◆ WRITTEN INSTRUCTION: Print each line of the listing once more, precisely as given.

◆ DATASET EXTRACT:

──────────────────────────────

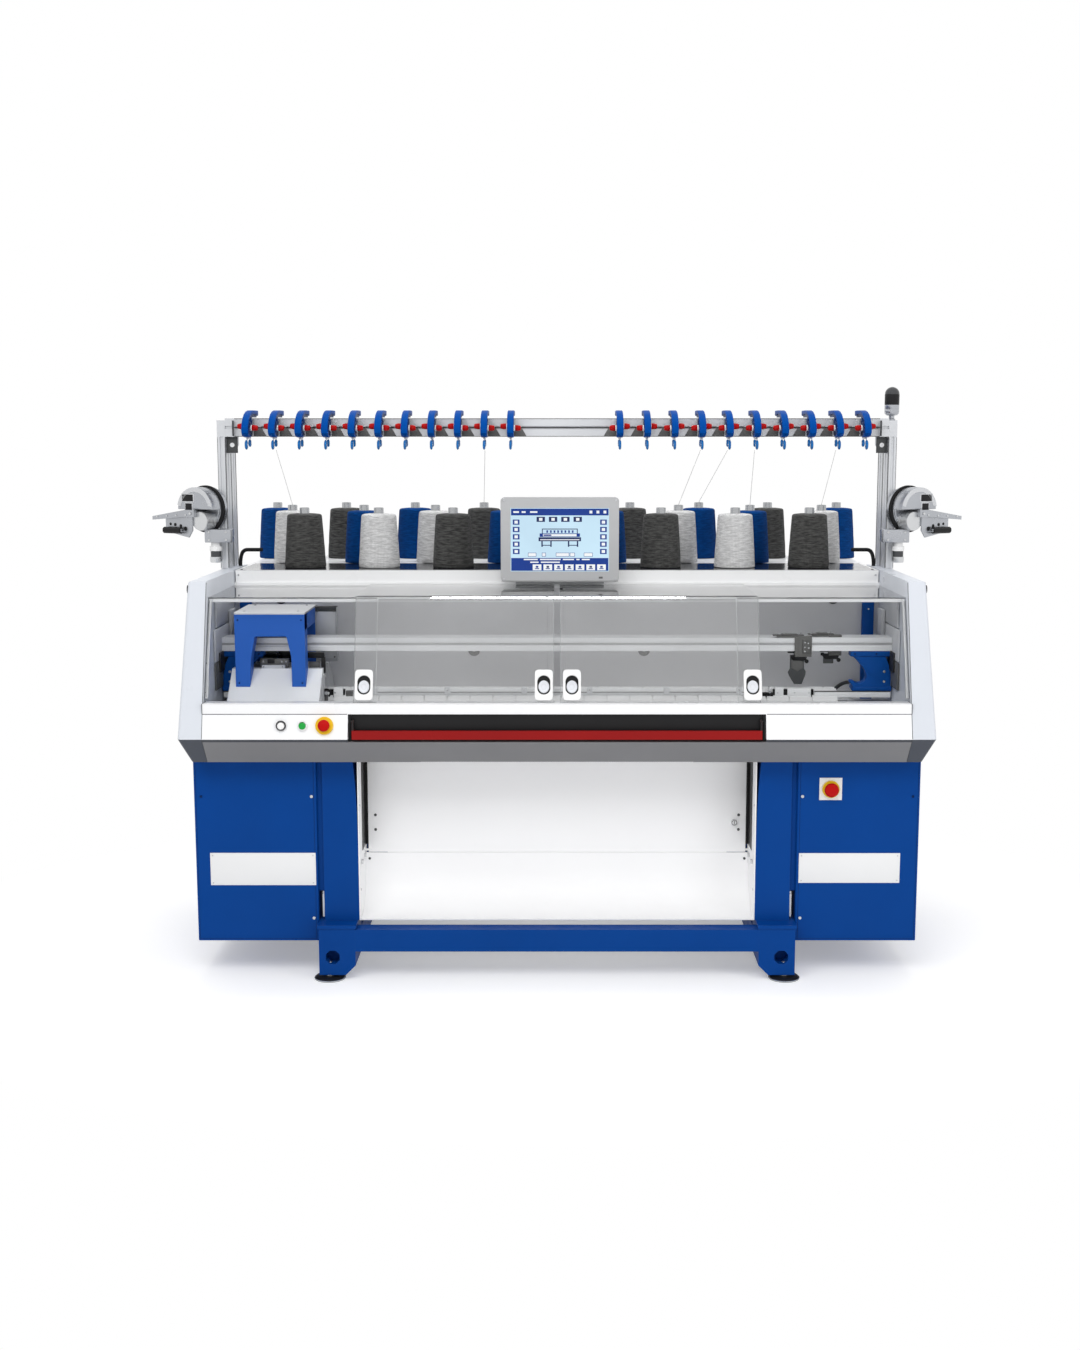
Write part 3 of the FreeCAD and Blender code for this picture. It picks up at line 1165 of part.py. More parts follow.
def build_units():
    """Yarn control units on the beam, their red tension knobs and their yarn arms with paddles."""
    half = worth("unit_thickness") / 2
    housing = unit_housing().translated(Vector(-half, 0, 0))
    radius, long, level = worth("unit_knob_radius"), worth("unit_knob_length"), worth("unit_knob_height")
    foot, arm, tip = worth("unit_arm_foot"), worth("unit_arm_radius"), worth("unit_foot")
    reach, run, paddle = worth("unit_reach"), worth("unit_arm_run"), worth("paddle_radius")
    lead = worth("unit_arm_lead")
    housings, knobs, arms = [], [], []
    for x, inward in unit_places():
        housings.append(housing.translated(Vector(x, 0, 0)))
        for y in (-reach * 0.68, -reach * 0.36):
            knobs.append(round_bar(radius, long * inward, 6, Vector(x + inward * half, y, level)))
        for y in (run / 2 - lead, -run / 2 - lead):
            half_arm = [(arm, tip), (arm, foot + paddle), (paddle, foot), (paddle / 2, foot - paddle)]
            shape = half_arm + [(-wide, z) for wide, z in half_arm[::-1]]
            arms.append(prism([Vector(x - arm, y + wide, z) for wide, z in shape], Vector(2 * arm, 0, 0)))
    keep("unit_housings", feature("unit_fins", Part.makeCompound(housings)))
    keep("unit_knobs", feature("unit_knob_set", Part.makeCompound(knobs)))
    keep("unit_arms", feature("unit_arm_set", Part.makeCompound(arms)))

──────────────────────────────

◆ COMPLETED EXERCISE:
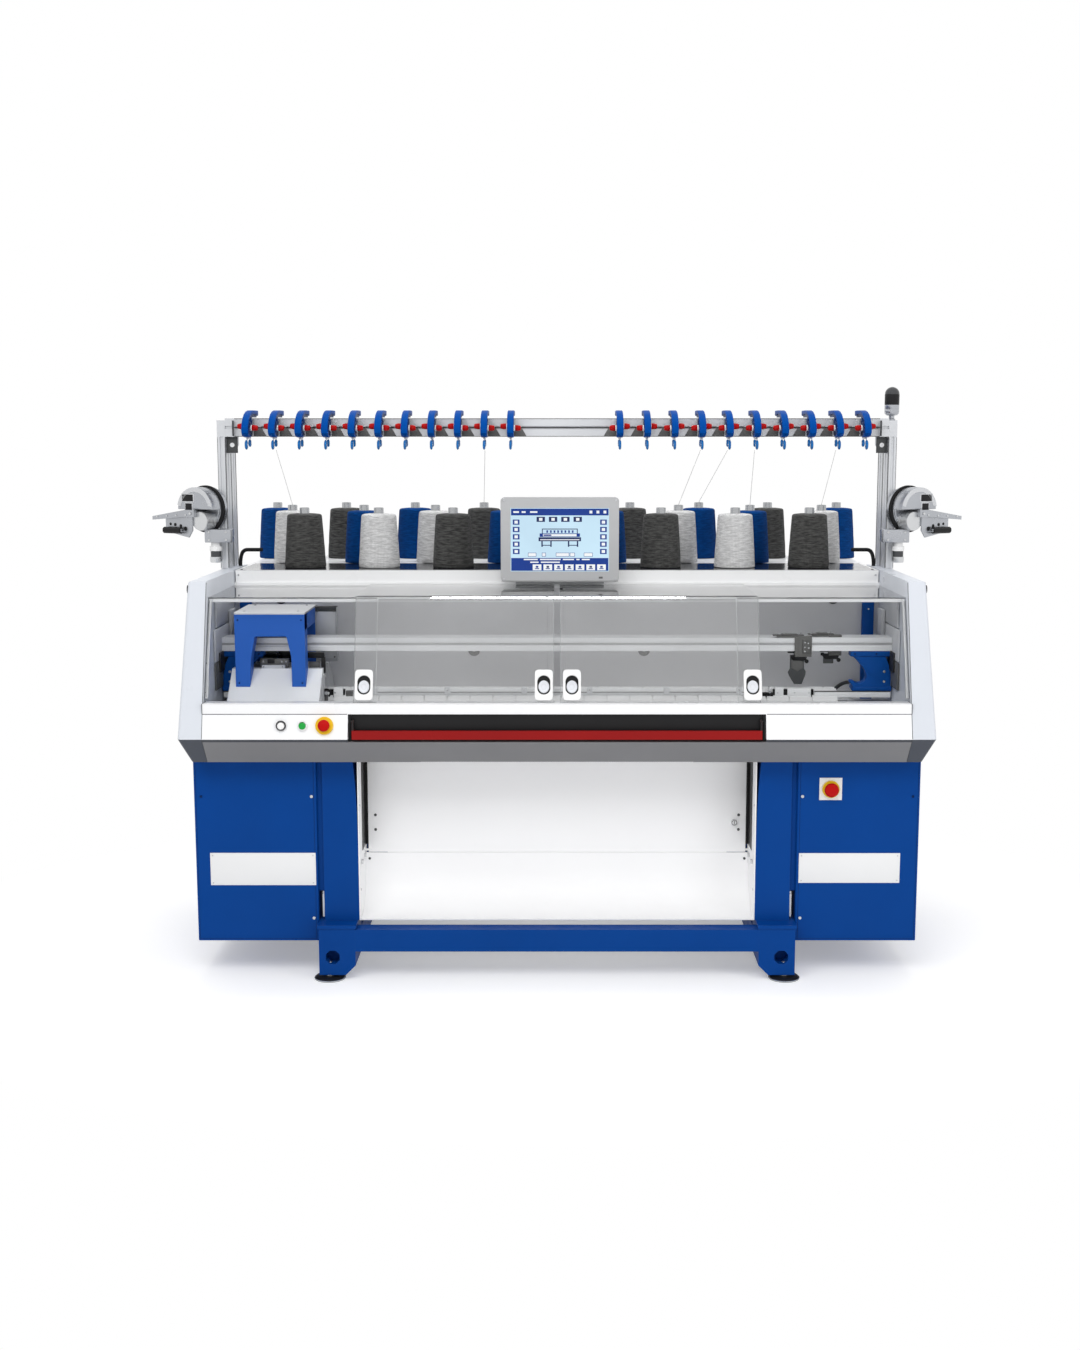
Write part 3 of the FreeCAD and Blender code for this picture. It picks up at line 1165 of part.py. More parts follow.
def build_units():
    """Yarn control units on the beam, their red tension knobs and their yarn arms with paddles."""
    half = worth("unit_thickness") / 2
    housing = unit_housing().translated(Vector(-half, 0, 0))
    radius, long, level = worth("unit_knob_radius"), worth("unit_knob_length"), worth("unit_knob_height")
    foot, arm, tip = worth("unit_arm_foot"), worth("unit_arm_radius"), worth("unit_foot")
    reach, run, paddle = worth("unit_reach"), worth("unit_arm_run"), worth("paddle_radius")
    lead = worth("unit_arm_lead")
    housings, knobs, arms = [], [], []
    for x, inward in unit_places():
        housings.append(housing.translated(Vector(x, 0, 0)))
        for y in (-reach * 0.68, -reach * 0.36):
            knobs.append(round_bar(radius, long * inward, 6, Vector(x + inward * half, y, level)))
        for y in (run / 2 - lead, -run / 2 - lead):
            half_arm = [(arm, tip), (arm, foot + paddle), (paddle, foot), (paddle / 2, foot - paddle)]
            shape = half_arm + [(-wide, z) for wide, z in half_arm[::-1]]
            arms.append(prism([Vector(x - arm, y + wide, z) for wide, z in shape], Vector(2 * arm, 0, 0)))
    keep("unit_housings", feature("unit_fins", Part.makeCompound(housings)))
    keep("unit_knobs", feature("unit_knob_set", Part.makeCompound(knobs)))
    keep("unit_arms", feature("unit_arm_set", Part.makeCompound(arms)))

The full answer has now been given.